His response: It is not bad at all. It's absolutely horrifying.
My friend often summarizes for me what he sees, firsthand, every day and every month, year in and year out, in his classroom. He speaks not merely of the sad decline in overall intellectual acumen among students over the years, not merely of the astonishing spread of lazy slackerhood, or the fact that cell phones and iPods and excess TV exposure are, absolutely and without reservation, short-circuiting the minds of the upcoming generations. Of this, he says, there is zero doubt.
Nor does he speak merely of the notion that kids these days are overprotected and wussified and don't spend enough time outdoors and don't get any real exercise and therefore can't, say, identify basic plants, or handle a tool, or build, well, anything at all. Again, these things are a given. Widely reported, tragically ignored, nothing new.
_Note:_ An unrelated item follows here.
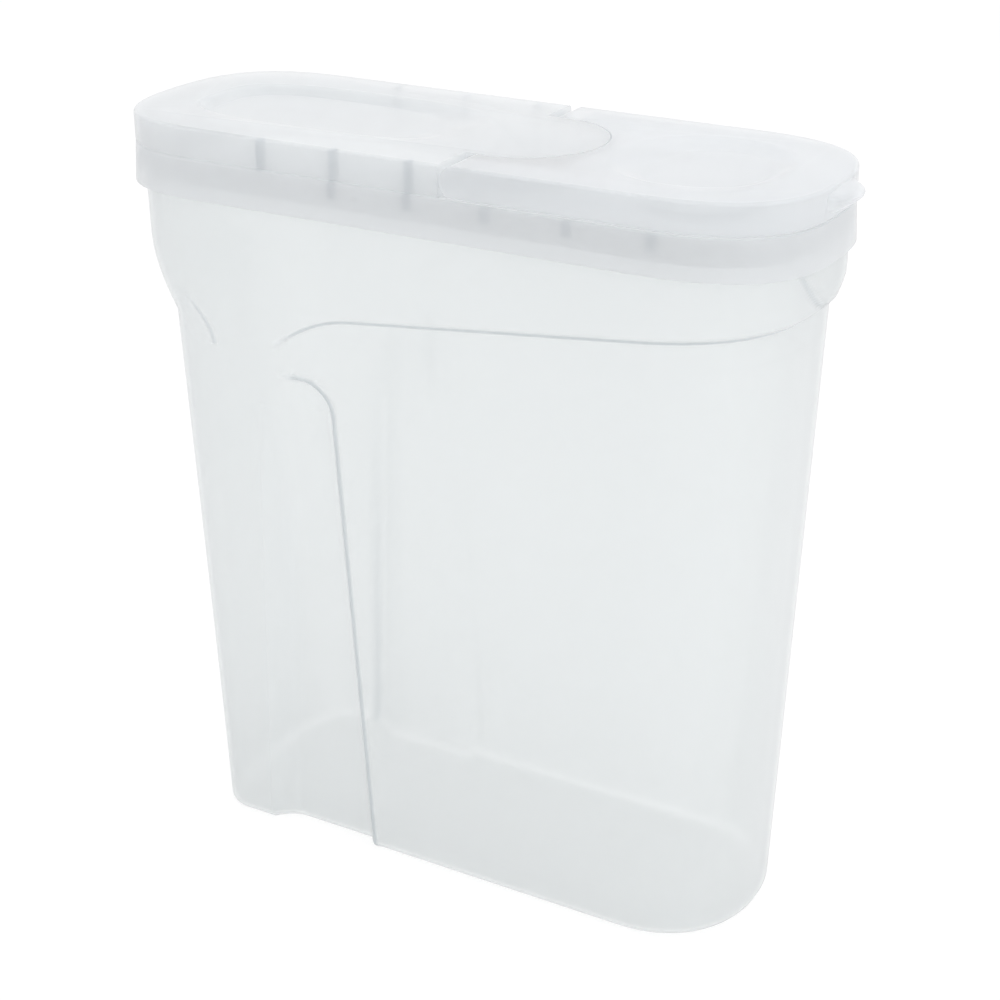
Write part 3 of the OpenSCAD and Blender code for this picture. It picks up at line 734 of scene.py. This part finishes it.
flap_foot = [outline(foot_ease, arm_foot), outline(0, arm_foot + foot_ease)]
flap = skin("flap_shell", flap_foot + top_rounding())
tab_under = [tab_ring(sin(pi / 2 * t) ** tab_under_bend, arm_foot + tab_slim + (tab_widest - tab_slim) * t)
             for t in [i / tab_under_steps for i in range(tab_under_steps + 1)]]
tab_over = [tab_ring(cos(pi / 2 * t) ** tab_over_bend, mix(arm_foot + tab_widest, lid_top - edge_r, t))
            for t in [i / tab_over_steps for i in range(1, tab_over_steps + 1)]]
carve(flap, "UNION", skin("tab", tab_under + tab_over))
arms = carve(block("cut", (hinge_x, -far_out, 0), (far_out, far_out, far_out)), "UNION",
             hinge_rod("cut", -far_out * 0.99, far_out * 0.99, arm_r, sides=96))
carve(flap, "INTERSECT", arms)
tongue_gap = sqrt(tongue_r ** 2 + (lid_top - hinge_z) ** 2) - tongue_r + tongue_play
carve(flap, "DIFFERENCE", tongue(tongue_gap, skirt_foot, far_out))
room_under = slab("cut", outline(flap_t, 0), arm_foot - room_below, lid_top - flap_t)
front_half = block("cut", (hinge_x + arm_solid, -far_out, 0), (far_out, far_out, far_out))
carve(room_under, "INTERSECT", front_half)
carve(room_under, "DIFFERENCE", tongue(tongue_gap + flap_t, skirt_foot, far_out), dish(flap_t, flap_t))
carve(flap, "DIFFERENCE", room_under, dish(0, 0))
dish_floor = lid_top - dish_deep
plug = skin("plug", [plug_ring_at(0, deck_top - plug_deep), plug_ring_at(0, dish_floor - flap_t / 2)])
plug_room = skin("cut", [plug_ring_at(flap_t, deck_top - plug_cut_deep),
                         plug_ring_at(flap_t, dish_floor - flap_t)])
carve(flap, "UNION", carve(plug, "DIFFERENCE", plug_room))
for side in (-1, 1):
    carve(flap, "UNION", hinge_rod("pin", side * (tongue_r - pin_in), side * (tongue_r + pin_out), pin_r))
ease_edges(flap, width=0.0003)
flap.data.materials.append(frosted_plastic("frosted_flap", (0.965, 0.972, 0.985), clear_share=0.6,
                                           through_share=0.4, grain_bump=0.2))
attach(flap, "flap")
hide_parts("flap")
No, my friend takes it all a full step — or rather, leap — further. It is not merely a sad slide. It is not just a general dumbing down. It is far uglier than that.
We are, as far as urban public education is concerned, essentially at rock bottom. We are now at a point where we are essentially churning out ignorant teens who are becoming ignorant adults and society as a whole will pay dearly, very soon, and if you think the hordes of easily terrified, mindless fundamentalist evangelical Christian lemmings have been bad for the soul of this country, just wait.
It's gotten so bad that, as my friend nears retirement, he says he is very seriously considering moving out of the country so as to escape what he sees will be the surefire collapse of functioning American society in the next handful of years due to the absolutely irrefutable destruction, the shocking — and nearly hopeless — dumb-ification of the American brain. It is just that bad.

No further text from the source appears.